──────── Excerpted records

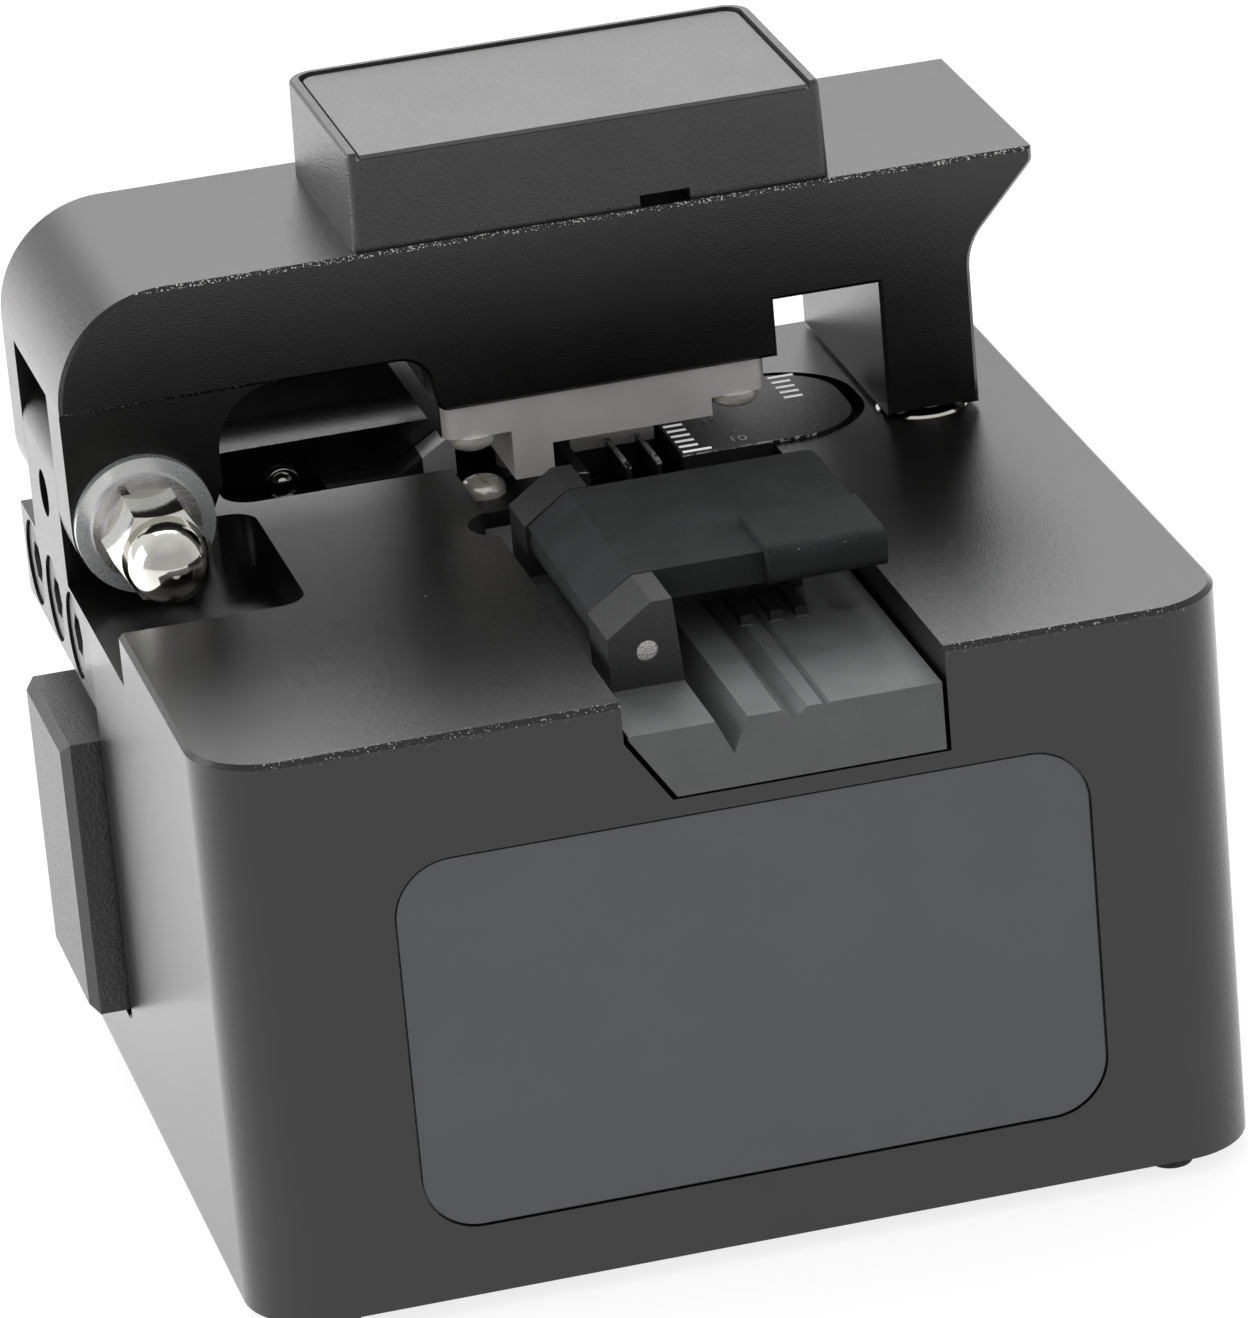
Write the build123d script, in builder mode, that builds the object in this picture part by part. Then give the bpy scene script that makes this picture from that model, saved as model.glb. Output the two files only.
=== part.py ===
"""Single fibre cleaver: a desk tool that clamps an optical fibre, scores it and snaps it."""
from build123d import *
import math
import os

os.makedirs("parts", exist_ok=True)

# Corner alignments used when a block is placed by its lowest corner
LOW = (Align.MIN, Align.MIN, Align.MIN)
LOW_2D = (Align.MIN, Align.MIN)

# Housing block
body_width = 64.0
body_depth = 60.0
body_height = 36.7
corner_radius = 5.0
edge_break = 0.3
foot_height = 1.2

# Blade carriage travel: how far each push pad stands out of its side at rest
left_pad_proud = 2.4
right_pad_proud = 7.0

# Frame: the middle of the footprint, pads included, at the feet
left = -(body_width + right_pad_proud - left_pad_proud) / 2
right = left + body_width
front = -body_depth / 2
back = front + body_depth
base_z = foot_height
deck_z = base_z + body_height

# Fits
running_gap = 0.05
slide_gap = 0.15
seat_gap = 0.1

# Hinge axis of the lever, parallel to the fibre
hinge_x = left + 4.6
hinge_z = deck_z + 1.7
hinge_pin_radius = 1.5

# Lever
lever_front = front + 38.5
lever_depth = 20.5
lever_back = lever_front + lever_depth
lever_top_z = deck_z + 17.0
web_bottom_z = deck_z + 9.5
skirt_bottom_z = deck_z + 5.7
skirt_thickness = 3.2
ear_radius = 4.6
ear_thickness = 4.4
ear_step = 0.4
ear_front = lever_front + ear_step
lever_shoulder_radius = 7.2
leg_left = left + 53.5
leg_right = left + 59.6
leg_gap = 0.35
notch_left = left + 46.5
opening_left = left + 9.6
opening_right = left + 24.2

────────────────
──────── Excerpted records

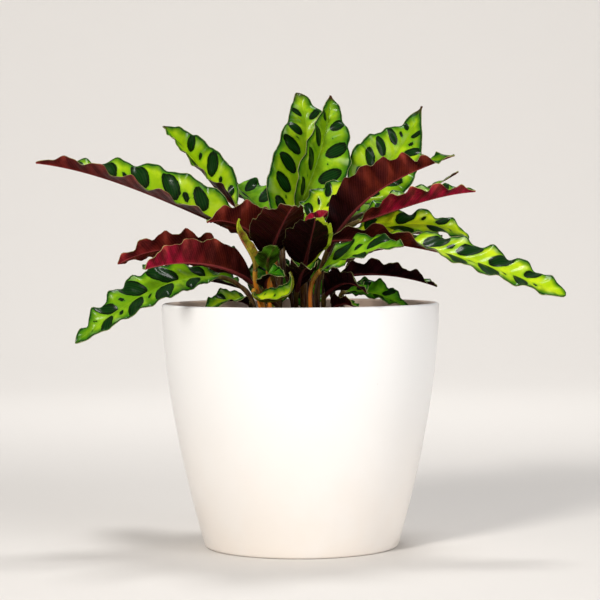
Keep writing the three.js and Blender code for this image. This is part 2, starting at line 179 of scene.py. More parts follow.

────────────────

[Task details]
Extract the lines of the preceding material that run from the line with "Write the build123d" through the line with "seat_gap = 0.1", inclusive, reproducing them exactly and adding nothing.

[Solution below]
Write the build123d script, in builder mode, that builds the object in this picture part by part. Then give the bpy scene script that makes this picture from that model, saved as model.glb. Output the two files only.
=== part.py ===
"""Single fibre cleaver: a desk tool that clamps an optical fibre, scores it and snaps it."""
from build123d import *
import math
import os

os.makedirs("parts", exist_ok=True)

# Corner alignments used when a block is placed by its lowest corner
LOW = (Align.MIN, Align.MIN, Align.MIN)
LOW_2D = (Align.MIN, Align.MIN)

# Housing block
body_width = 64.0
body_depth = 60.0
body_height = 36.7
corner_radius = 5.0
edge_break = 0.3
foot_height = 1.2

# Blade carriage travel: how far each push pad stands out of its side at rest
left_pad_proud = 2.4
right_pad_proud = 7.0

# Frame: the middle of the footprint, pads included, at the feet
left = -(body_width + right_pad_proud - left_pad_proud) / 2
right = left + body_width
front = -body_depth / 2
back = front + body_depth
base_z = foot_height
deck_z = base_z + body_height

# Fits
running_gap = 0.05
slide_gap = 0.15
seat_gap = 0.1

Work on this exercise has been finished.